• _What needs to be done_
Return all of the lines below exactly as they are.

• _Provided data_
----------

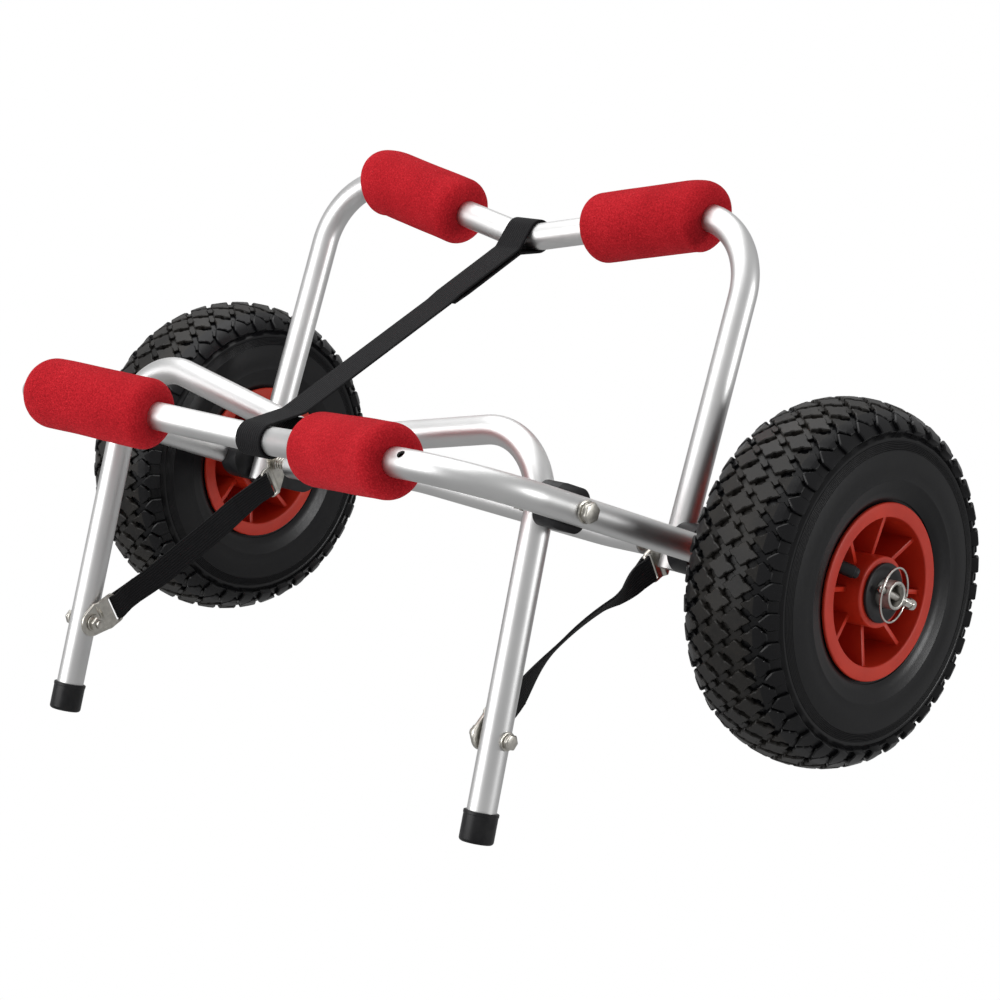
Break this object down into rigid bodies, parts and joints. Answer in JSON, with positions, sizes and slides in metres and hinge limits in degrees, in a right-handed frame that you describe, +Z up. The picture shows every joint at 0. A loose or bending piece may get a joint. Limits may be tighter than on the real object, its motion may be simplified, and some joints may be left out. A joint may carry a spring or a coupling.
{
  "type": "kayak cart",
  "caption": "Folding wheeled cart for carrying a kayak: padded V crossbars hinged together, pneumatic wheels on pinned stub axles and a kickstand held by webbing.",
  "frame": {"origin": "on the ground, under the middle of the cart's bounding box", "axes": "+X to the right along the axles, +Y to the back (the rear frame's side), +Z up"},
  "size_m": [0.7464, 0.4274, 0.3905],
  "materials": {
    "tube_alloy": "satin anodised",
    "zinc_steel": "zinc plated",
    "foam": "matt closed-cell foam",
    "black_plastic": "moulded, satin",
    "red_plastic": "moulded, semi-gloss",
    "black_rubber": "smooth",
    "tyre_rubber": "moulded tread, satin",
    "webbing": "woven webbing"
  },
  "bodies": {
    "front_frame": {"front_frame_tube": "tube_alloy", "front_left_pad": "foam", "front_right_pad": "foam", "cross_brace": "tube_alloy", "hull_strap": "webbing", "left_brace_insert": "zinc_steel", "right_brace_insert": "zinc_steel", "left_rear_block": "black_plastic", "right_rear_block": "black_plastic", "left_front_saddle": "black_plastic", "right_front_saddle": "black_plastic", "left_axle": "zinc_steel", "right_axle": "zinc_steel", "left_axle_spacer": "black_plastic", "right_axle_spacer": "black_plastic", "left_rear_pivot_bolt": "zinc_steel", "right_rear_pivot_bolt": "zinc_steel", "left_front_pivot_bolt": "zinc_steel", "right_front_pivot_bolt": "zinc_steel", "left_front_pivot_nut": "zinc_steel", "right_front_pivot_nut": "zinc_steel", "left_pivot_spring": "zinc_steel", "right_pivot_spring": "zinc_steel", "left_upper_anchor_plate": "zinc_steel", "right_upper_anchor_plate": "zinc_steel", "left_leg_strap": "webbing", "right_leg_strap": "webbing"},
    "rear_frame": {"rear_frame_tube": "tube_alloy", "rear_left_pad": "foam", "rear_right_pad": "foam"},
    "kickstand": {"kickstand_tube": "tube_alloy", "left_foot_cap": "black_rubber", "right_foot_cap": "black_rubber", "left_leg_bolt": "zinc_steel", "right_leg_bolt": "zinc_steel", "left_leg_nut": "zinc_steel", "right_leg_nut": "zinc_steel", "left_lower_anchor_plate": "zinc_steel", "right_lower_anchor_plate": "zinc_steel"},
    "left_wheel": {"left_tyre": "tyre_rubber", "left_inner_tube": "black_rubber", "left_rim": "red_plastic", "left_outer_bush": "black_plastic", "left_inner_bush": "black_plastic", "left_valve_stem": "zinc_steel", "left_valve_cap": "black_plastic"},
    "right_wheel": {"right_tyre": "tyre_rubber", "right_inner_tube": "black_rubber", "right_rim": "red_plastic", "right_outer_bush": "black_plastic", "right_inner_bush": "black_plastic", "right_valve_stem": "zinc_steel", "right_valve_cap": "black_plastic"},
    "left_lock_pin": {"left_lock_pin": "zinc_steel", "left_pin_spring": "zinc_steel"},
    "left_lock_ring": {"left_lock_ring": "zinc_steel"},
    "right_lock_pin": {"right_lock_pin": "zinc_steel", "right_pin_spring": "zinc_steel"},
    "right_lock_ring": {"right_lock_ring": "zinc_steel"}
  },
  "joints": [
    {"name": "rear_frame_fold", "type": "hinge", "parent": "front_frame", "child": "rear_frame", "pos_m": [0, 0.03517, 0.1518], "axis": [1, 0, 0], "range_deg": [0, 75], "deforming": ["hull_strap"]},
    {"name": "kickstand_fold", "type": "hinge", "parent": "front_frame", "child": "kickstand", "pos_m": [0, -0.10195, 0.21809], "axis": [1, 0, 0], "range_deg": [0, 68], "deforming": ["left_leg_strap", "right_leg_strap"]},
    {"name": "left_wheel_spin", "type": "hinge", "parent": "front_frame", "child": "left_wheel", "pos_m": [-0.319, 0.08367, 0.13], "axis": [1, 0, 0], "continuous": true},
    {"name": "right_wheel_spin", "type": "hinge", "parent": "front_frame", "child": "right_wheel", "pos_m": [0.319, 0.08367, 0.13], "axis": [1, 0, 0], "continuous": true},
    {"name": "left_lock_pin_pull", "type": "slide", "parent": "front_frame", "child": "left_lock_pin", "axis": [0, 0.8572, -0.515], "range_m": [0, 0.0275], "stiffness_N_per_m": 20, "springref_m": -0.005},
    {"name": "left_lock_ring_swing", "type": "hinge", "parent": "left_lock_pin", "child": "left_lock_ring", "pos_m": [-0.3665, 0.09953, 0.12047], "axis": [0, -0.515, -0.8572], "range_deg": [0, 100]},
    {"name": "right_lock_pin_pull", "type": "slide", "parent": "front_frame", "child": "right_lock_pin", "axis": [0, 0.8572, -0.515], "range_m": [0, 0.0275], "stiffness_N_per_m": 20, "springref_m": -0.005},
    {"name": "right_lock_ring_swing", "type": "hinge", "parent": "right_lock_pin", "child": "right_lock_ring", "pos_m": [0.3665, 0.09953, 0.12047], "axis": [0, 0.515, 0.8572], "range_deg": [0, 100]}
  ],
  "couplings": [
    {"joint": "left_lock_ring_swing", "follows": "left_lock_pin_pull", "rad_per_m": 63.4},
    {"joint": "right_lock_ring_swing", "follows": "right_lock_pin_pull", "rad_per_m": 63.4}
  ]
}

----------

• _Solution to the problem_
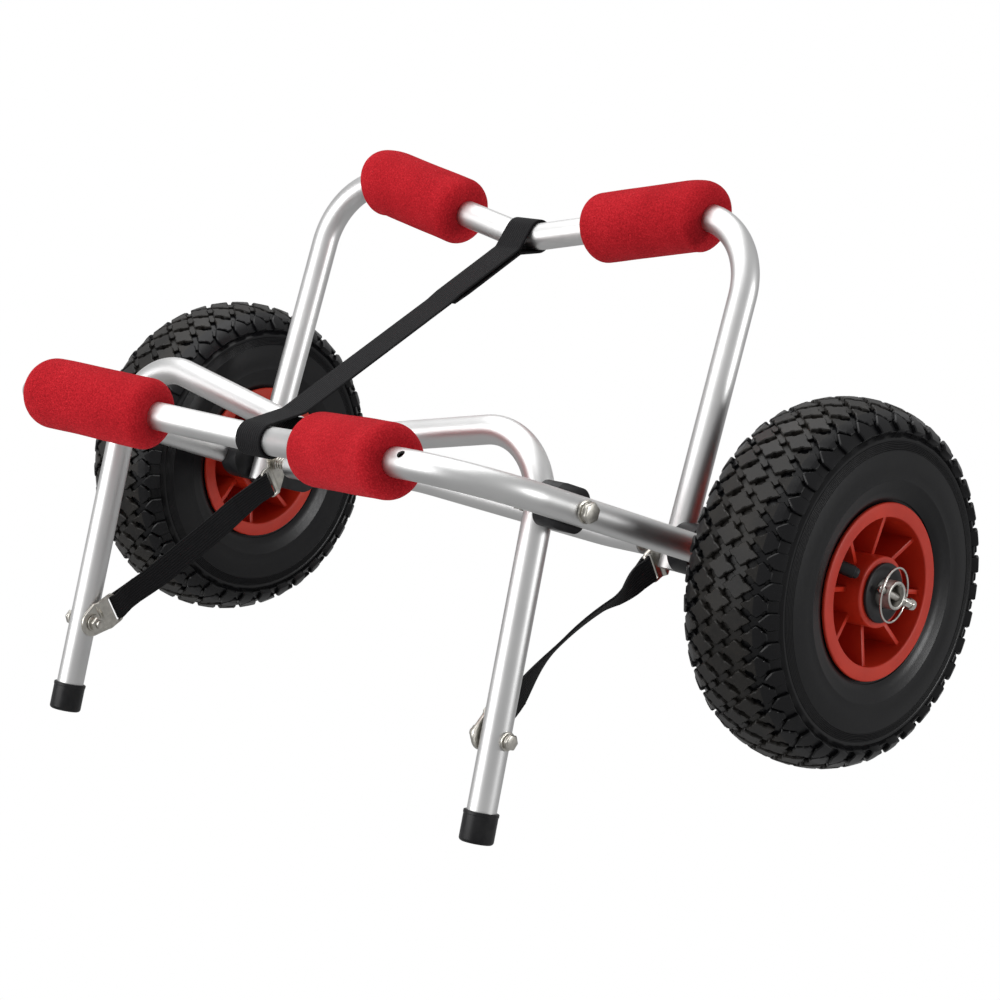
Break this object down into rigid bodies, parts and joints. Answer in JSON, with positions, sizes and slides in metres and hinge limits in degrees, in a right-handed frame that you describe, +Z up. The picture shows every joint at 0. A loose or bending piece may get a joint. Limits may be tighter than on the real object, its motion may be simplified, and some joints may be left out. A joint may carry a spring or a coupling.
{
  "type": "kayak cart",
  "caption": "Folding wheeled cart for carrying a kayak: padded V crossbars hinged together, pneumatic wheels on pinned stub axles and a kickstand held by webbing.",
  "frame": {"origin": "on the ground, under the middle of the cart's bounding box", "axes": "+X to the right along the axles, +Y to the back (the rear frame's side), +Z up"},
  "size_m": [0.7464, 0.4274, 0.3905],
  "materials": {
    "tube_alloy": "satin anodised",
    "zinc_steel": "zinc plated",
    "foam": "matt closed-cell foam",
    "black_plastic": "moulded, satin",
    "red_plastic": "moulded, semi-gloss",
    "black_rubber": "smooth",
    "tyre_rubber": "moulded tread, satin",
    "webbing": "woven webbing"
  },
  "bodies": {
    "front_frame": {"front_frame_tube": "tube_alloy", "front_left_pad": "foam", "front_right_pad": "foam", "cross_brace": "tube_alloy", "hull_strap": "webbing", "left_brace_insert": "zinc_steel", "right_brace_insert": "zinc_steel", "left_rear_block": "black_plastic", "right_rear_block": "black_plastic", "left_front_saddle": "black_plastic", "right_front_saddle": "black_plastic", "left_axle": "zinc_steel", "right_axle": "zinc_steel", "left_axle_spacer": "black_plastic", "right_axle_spacer": "black_plastic", "left_rear_pivot_bolt": "zinc_steel", "right_rear_pivot_bolt": "zinc_steel", "left_front_pivot_bolt": "zinc_steel", "right_front_pivot_bolt": "zinc_steel", "left_front_pivot_nut": "zinc_steel", "right_front_pivot_nut": "zinc_steel", "left_pivot_spring": "zinc_steel", "right_pivot_spring": "zinc_steel", "left_upper_anchor_plate": "zinc_steel", "right_upper_anchor_plate": "zinc_steel", "left_leg_strap": "webbing", "right_leg_strap": "webbing"},
    "rear_frame": {"rear_frame_tube": "tube_alloy", "rear_left_pad": "foam", "rear_right_pad": "foam"},
    "kickstand": {"kickstand_tube": "tube_alloy", "left_foot_cap": "black_rubber", "right_foot_cap": "black_rubber", "left_leg_bolt": "zinc_steel", "right_leg_bolt": "zinc_steel", "left_leg_nut": "zinc_steel", "right_leg_nut": "zinc_steel", "left_lower_anchor_plate": "zinc_steel", "right_lower_anchor_plate": "zinc_steel"},
    "left_wheel": {"left_tyre": "tyre_rubber", "left_inner_tube": "black_rubber", "left_rim": "red_plastic", "left_outer_bush": "black_plastic", "left_inner_bush": "black_plastic", "left_valve_stem": "zinc_steel", "left_valve_cap": "black_plastic"},
    "right_wheel": {"right_tyre": "tyre_rubber", "right_inner_tube": "black_rubber", "right_rim": "red_plastic", "right_outer_bush": "black_plastic", "right_inner_bush": "black_plastic", "right_valve_stem": "zinc_steel", "right_valve_cap": "black_plastic"},
    "left_lock_pin": {"left_lock_pin": "zinc_steel", "left_pin_spring": "zinc_steel"},
    "left_lock_ring": {"left_lock_ring": "zinc_steel"},
    "right_lock_pin": {"right_lock_pin": "zinc_steel", "right_pin_spring": "zinc_steel"},
    "right_lock_ring": {"right_lock_ring": "zinc_steel"}
  },
  "joints": [
    {"name": "rear_frame_fold", "type": "hinge", "parent": "front_frame", "child": "rear_frame", "pos_m": [0, 0.03517, 0.1518], "axis": [1, 0, 0], "range_deg": [0, 75], "deforming": ["hull_strap"]},
    {"name": "kickstand_fold", "type": "hinge", "parent": "front_frame", "child": "kickstand", "pos_m": [0, -0.10195, 0.21809], "axis": [1, 0, 0], "range_deg": [0, 68], "deforming": ["left_leg_strap", "right_leg_strap"]},
    {"name": "left_wheel_spin", "type": "hinge", "parent": "front_frame", "child": "left_wheel", "pos_m": [-0.319, 0.08367, 0.13], "axis": [1, 0, 0], "continuous": true},
    {"name": "right_wheel_spin", "type": "hinge", "parent": "front_frame", "child": "right_wheel", "pos_m": [0.319, 0.08367, 0.13], "axis": [1, 0, 0], "continuous": true},
    {"name": "left_lock_pin_pull", "type": "slide", "parent": "front_frame", "child": "left_lock_pin", "axis": [0, 0.8572, -0.515], "range_m": [0, 0.0275], "stiffness_N_per_m": 20, "springref_m": -0.005},
    {"name": "left_lock_ring_swing", "type": "hinge", "parent": "left_lock_pin", "child": "left_lock_ring", "pos_m": [-0.3665, 0.09953, 0.12047], "axis": [0, -0.515, -0.8572], "range_deg": [0, 100]},
    {"name": "right_lock_pin_pull", "type": "slide", "parent": "front_frame", "child": "right_lock_pin", "axis": [0, 0.8572, -0.515], "range_m": [0, 0.0275], "stiffness_N_per_m": 20, "springref_m": -0.005},
    {"name": "right_lock_ring_swing", "type": "hinge", "parent": "right_lock_pin", "child": "right_lock_ring", "pos_m": [0.3665, 0.09953, 0.12047], "axis": [0, 0.515, 0.8572], "range_deg": [0, 100]}
  ],
  "couplings": [
    {"joint": "left_lock_ring_swing", "follows": "left_lock_pin_pull", "rad_per_m": 63.4},
    {"joint": "right_lock_ring_swing", "follows": "right_lock_pin_pull", "rad_per_m": 63.4}
  ]
}